5. Ignoring the Contract, Terms, and Exit Plan
Even strong service relationships need clear written terms. Too many buyers focus on the proposal and overlook the contract details that govern payment, deadlines, revisions, cancellations, ownership, liability, and dispute resolution. That is where many avoidable problems begin.
Before signing, review the agreement carefully. If anything is unclear, ask for clarification in writing. A trustworthy provider should be able to explain terms plainly and confirm how changes will be handled if the scope shifts.
At a minimum, the agreement should address:
- Scope of work and deliverables
- Timeline and milestones
- Payment schedule
- Approval and revision process
- Responsibilities of each party
- Termination terms
- What happens if work is delayed or incomplete
An exit plan is especially important. If the relationship no longer works, you should know how to end it professionally, what notice is required, and what materials, files, or unfinished work must be transferred. Good contracts do not create mistrust; they reduce confusion and protect everyone involved.
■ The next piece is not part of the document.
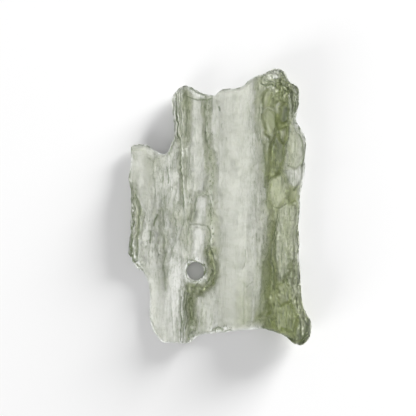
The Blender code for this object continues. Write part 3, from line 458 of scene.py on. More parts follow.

| Mistake | Better Approach | Why It Matters |
|---|---|---|
| Choosing on price alone | Compare total value, not just the lowest quote | Helps avoid poor quality and hidden costs |
| Unclear scope | Define deliverables, timing, and expectations upfront | Reduces misunderstandings and scope disputes |
| Skipping due diligence | Check experience, references, and credentials | Improves confidence in reliability and fit |
| Ignoring communication style | Assess responsiveness and clarity early | Supports smoother collaboration |
| Neglecting contract details | Review terms, revisions, and exit conditions carefully | Prevents avoidable legal and financial friction |
The strongest service decisions are rarely the fastest ones. They come from taking the time to define what you need, compare options intelligently, and confirm how a provider will perform once the agreement begins. If you avoid these five mistakes, you are far more likely to choose a provider who delivers not just a promising proposal, but a reliable working relationship and a result you can trust.